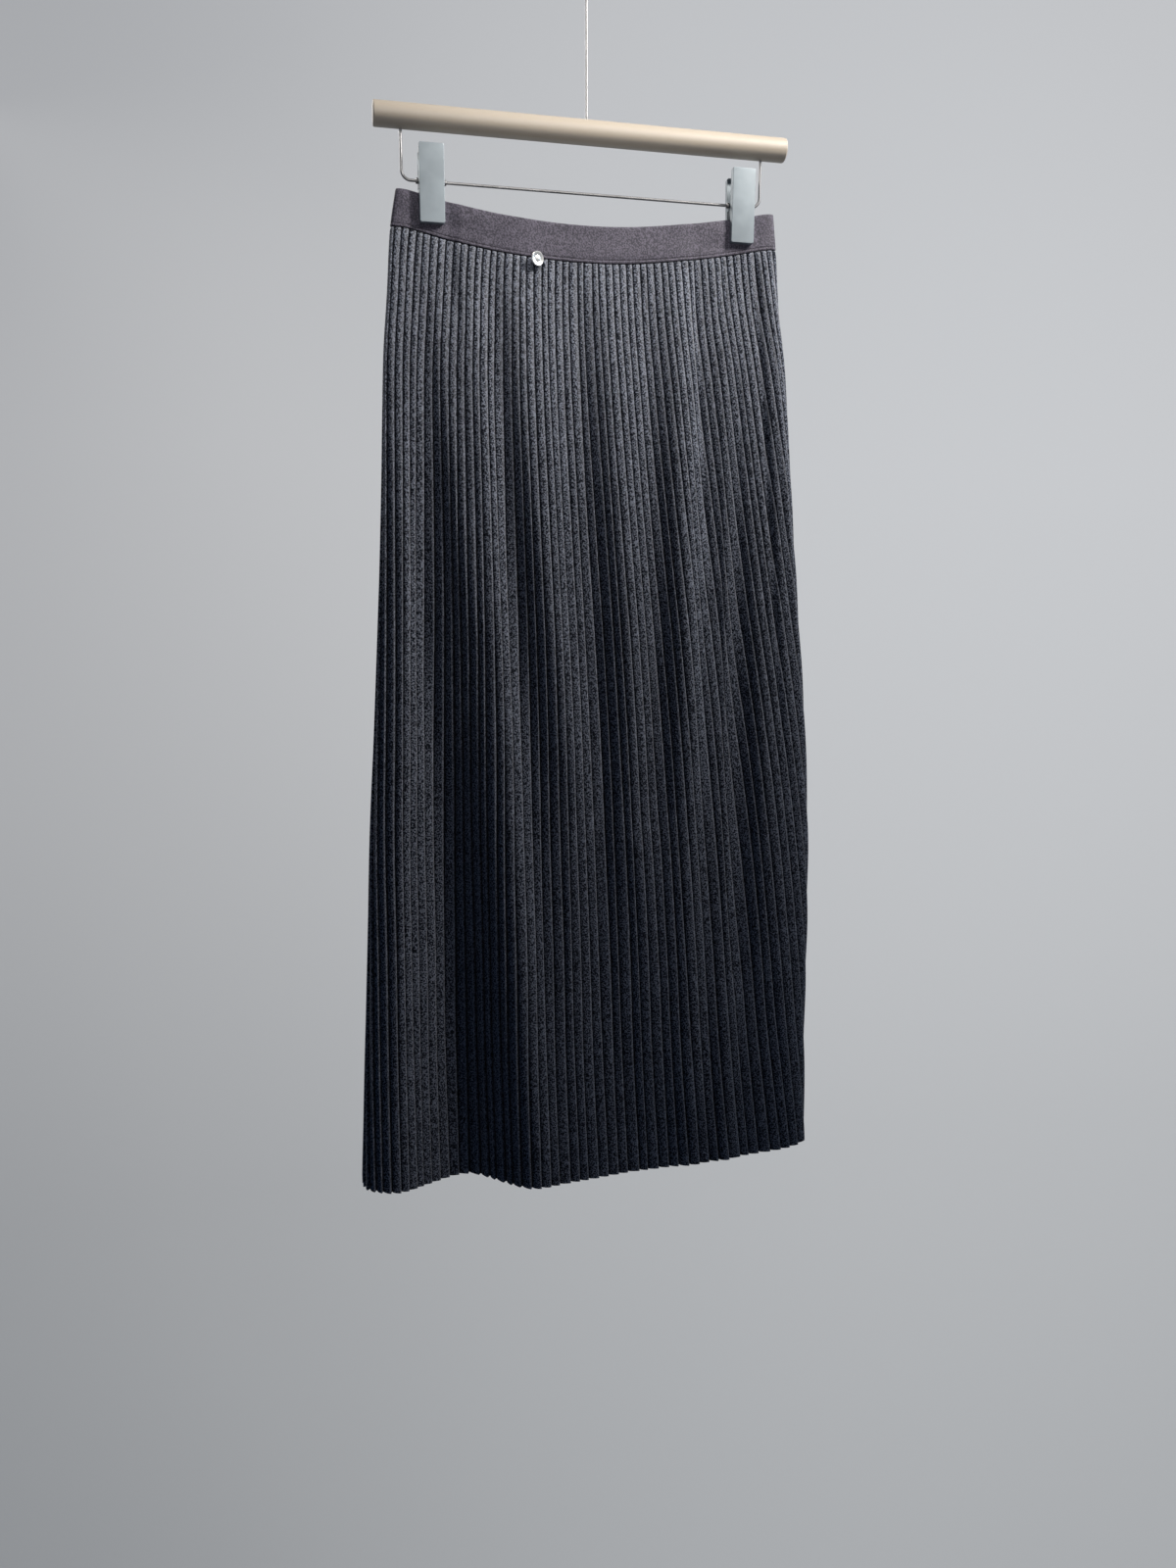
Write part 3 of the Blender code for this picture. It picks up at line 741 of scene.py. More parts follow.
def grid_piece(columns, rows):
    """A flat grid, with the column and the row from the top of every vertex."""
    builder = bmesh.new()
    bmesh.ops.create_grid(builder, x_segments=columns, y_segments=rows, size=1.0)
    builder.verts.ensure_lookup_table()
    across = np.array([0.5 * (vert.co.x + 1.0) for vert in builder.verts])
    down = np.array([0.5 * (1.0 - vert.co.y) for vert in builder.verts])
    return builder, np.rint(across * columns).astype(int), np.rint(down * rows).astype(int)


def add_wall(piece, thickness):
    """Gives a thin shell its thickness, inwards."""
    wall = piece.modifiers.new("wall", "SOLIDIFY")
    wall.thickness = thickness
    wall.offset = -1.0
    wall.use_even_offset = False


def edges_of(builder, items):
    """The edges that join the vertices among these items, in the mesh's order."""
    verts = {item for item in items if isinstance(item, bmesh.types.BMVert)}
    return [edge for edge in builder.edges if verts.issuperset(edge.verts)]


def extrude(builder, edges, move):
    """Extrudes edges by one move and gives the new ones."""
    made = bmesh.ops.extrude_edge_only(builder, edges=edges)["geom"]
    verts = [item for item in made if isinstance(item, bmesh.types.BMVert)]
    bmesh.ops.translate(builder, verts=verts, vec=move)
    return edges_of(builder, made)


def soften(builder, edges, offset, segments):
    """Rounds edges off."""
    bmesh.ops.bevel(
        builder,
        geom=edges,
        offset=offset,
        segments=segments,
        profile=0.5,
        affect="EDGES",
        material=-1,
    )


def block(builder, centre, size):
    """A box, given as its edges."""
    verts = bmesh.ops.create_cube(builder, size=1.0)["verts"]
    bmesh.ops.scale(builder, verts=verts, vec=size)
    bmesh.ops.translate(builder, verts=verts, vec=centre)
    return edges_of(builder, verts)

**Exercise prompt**
Exactly repeat the lines above, from the opening line through the one with "wall.use_even_offset = False", and include nothing else.

**Exercise solution**
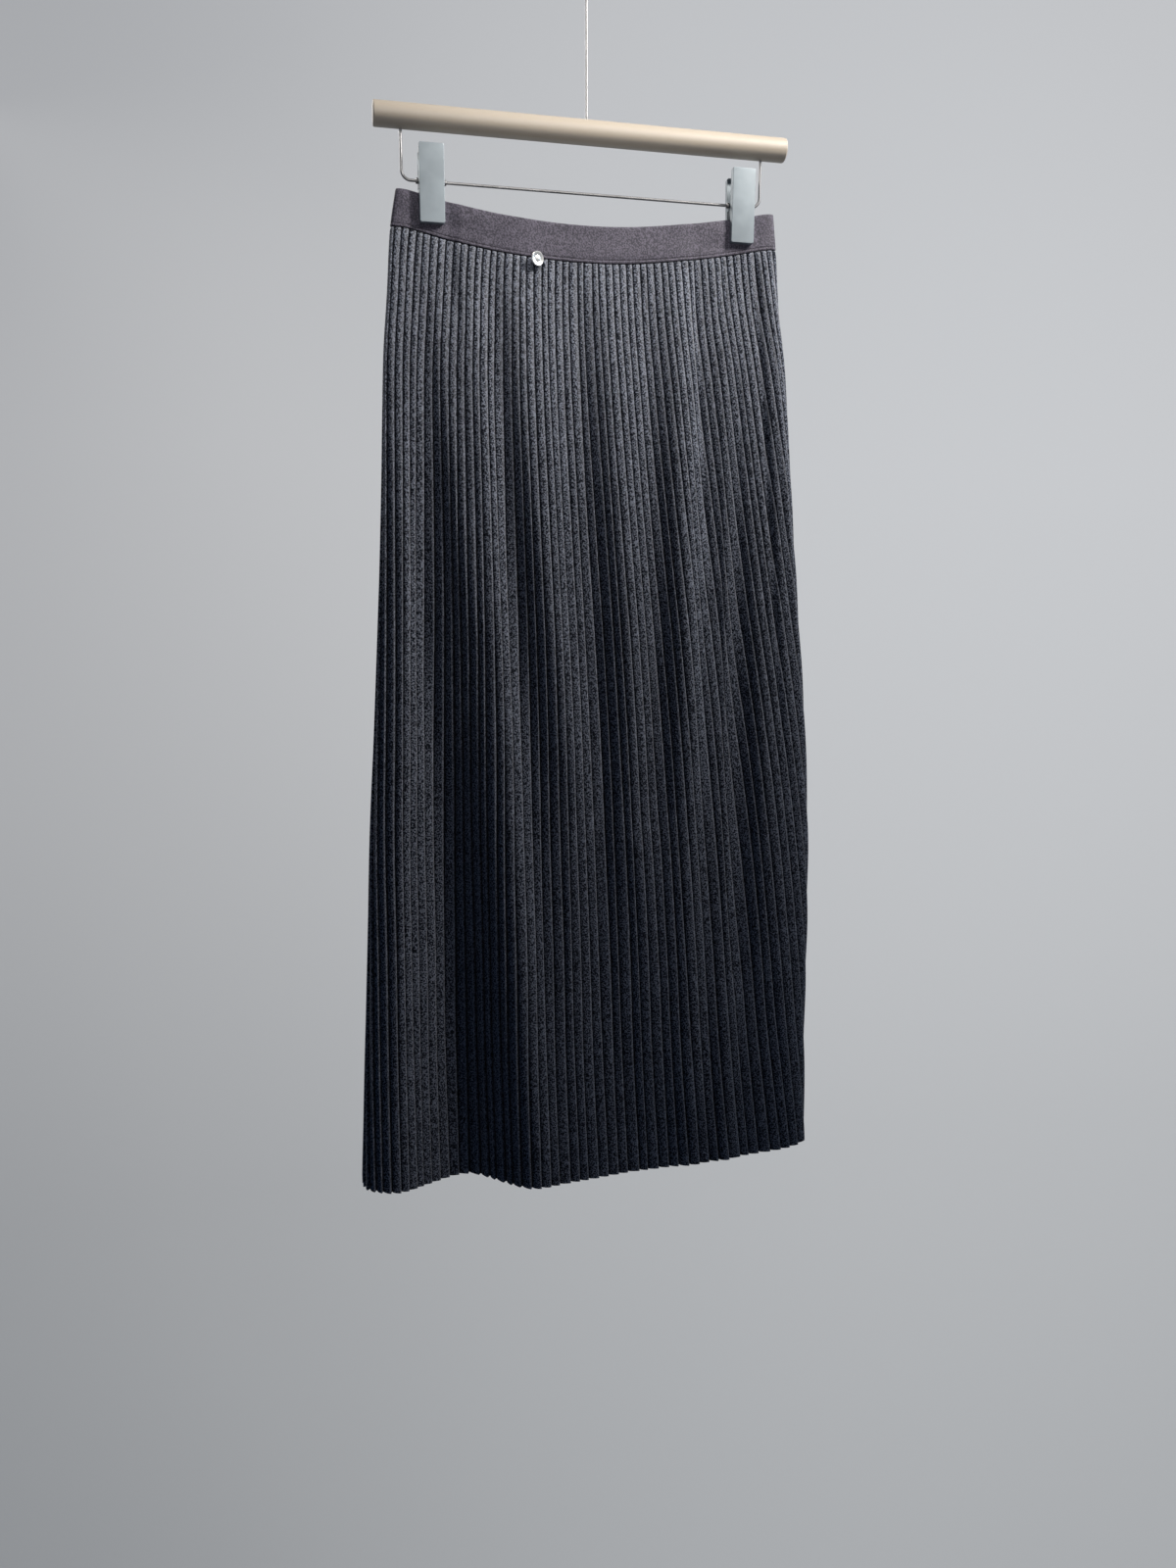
Write part 3 of the Blender code for this picture. It picks up at line 741 of scene.py. More parts follow.
def grid_piece(columns, rows):
    """A flat grid, with the column and the row from the top of every vertex."""
    builder = bmesh.new()
    bmesh.ops.create_grid(builder, x_segments=columns, y_segments=rows, size=1.0)
    builder.verts.ensure_lookup_table()
    across = np.array([0.5 * (vert.co.x + 1.0) for vert in builder.verts])
    down = np.array([0.5 * (1.0 - vert.co.y) for vert in builder.verts])
    return builder, np.rint(across * columns).astype(int), np.rint(down * rows).astype(int)


def add_wall(piece, thickness):
    """Gives a thin shell its thickness, inwards."""
    wall = piece.modifiers.new("wall", "SOLIDIFY")
    wall.thickness = thickness
    wall.offset = -1.0
    wall.use_even_offset = False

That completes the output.